• _To do_
Copy all lines that contain the word "materials".

• _Data entries_
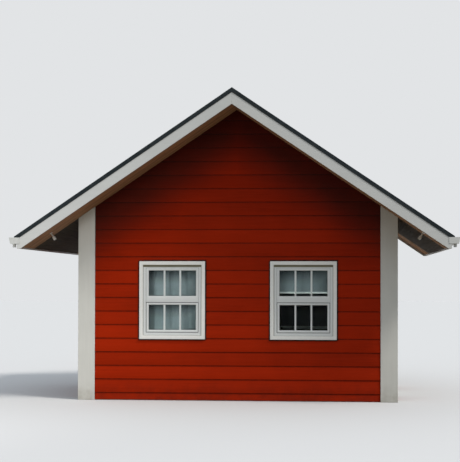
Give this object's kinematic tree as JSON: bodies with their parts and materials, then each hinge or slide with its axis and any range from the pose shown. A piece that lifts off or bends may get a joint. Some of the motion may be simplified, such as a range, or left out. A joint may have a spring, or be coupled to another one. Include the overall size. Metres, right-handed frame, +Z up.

==

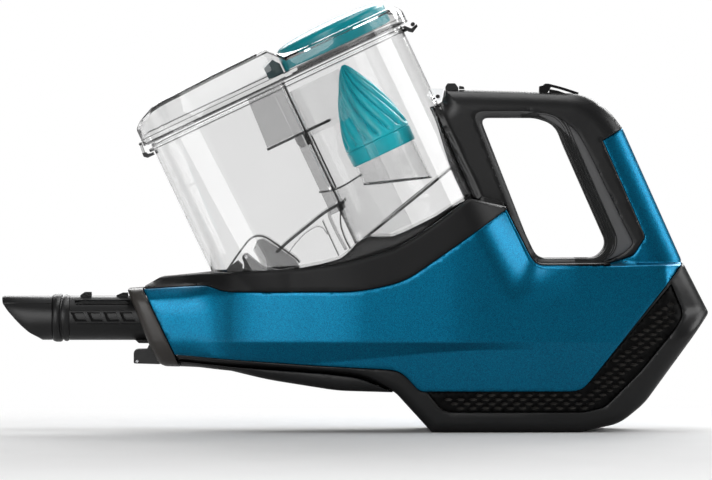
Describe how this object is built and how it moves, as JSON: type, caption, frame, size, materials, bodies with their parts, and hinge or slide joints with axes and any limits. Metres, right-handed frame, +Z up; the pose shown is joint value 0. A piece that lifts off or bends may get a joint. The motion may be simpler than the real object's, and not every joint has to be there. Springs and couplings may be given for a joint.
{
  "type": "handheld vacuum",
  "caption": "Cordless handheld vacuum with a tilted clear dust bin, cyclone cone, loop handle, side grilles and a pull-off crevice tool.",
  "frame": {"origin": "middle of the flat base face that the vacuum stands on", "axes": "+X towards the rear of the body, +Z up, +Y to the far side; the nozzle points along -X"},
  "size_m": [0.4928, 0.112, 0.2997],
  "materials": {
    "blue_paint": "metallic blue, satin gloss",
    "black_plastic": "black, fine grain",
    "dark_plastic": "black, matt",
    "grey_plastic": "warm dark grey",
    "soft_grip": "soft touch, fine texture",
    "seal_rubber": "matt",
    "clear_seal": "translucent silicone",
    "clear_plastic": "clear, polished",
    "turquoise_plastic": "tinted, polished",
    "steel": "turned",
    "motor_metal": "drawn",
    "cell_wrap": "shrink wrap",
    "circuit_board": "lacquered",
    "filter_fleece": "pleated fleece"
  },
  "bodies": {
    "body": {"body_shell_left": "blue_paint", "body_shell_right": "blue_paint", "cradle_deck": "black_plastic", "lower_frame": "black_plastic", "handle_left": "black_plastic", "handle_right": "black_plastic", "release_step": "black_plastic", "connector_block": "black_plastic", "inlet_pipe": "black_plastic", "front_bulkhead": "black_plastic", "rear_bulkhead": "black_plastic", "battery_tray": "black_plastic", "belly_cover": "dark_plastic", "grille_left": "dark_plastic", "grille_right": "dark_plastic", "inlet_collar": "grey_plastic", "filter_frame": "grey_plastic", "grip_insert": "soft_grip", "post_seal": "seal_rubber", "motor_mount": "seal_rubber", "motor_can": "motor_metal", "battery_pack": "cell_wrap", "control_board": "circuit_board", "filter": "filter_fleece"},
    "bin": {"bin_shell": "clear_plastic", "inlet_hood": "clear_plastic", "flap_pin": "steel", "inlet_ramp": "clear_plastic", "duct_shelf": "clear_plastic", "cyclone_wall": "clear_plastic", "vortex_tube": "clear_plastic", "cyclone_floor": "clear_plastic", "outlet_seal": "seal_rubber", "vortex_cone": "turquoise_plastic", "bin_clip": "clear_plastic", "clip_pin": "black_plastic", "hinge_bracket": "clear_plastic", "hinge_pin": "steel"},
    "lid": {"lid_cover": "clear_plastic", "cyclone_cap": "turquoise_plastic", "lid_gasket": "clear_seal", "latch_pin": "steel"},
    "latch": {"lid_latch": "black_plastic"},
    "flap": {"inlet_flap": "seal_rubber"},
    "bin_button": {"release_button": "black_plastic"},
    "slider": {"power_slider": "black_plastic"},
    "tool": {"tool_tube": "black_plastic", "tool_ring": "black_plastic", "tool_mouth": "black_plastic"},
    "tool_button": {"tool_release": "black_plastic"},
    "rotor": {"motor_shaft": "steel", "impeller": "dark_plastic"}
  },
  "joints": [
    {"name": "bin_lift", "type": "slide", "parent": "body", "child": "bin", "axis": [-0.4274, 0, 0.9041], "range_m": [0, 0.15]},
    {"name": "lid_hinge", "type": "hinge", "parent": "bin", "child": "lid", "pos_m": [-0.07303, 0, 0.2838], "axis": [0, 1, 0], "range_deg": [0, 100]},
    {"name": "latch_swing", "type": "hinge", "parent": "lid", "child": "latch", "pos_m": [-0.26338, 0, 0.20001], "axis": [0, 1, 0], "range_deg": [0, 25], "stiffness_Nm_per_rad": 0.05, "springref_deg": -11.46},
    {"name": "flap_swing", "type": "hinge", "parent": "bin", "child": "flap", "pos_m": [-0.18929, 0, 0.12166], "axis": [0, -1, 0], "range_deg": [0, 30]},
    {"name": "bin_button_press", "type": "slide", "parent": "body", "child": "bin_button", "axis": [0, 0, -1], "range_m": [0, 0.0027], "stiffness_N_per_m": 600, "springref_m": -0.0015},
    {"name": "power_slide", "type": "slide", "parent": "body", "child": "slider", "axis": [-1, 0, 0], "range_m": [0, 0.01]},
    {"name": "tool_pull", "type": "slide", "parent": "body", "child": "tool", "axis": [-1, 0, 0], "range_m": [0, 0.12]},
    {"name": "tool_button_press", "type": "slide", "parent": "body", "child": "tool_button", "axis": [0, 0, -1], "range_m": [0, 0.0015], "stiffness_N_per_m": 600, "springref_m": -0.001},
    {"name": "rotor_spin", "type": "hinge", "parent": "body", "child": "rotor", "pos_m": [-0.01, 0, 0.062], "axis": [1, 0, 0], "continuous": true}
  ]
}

• _Exercise solution_
Give this object's kinematic tree as JSON: bodies with their parts and materials, then each hinge or slide with its axis and any range from the pose shown. A piece that lifts off or bends may get a joint. Some of the motion may be simplified, such as a range, or left out. A joint may have a spring, or be coupled to another one. Include the overall size. Metres, right-handed frame, +Z up.
Describe how this object is built and how it moves, as JSON: type, caption, frame, size, materials, bodies with their parts, and hinge or slide joints with axes and any limits. Metres, right-handed frame, +Z up; the pose shown is joint value 0. A piece that lifts off or bends may get a joint. The motion may be simpler than the real object's, and not every joint has to be there. Springs and couplings may be given for a joint.
  "materials": {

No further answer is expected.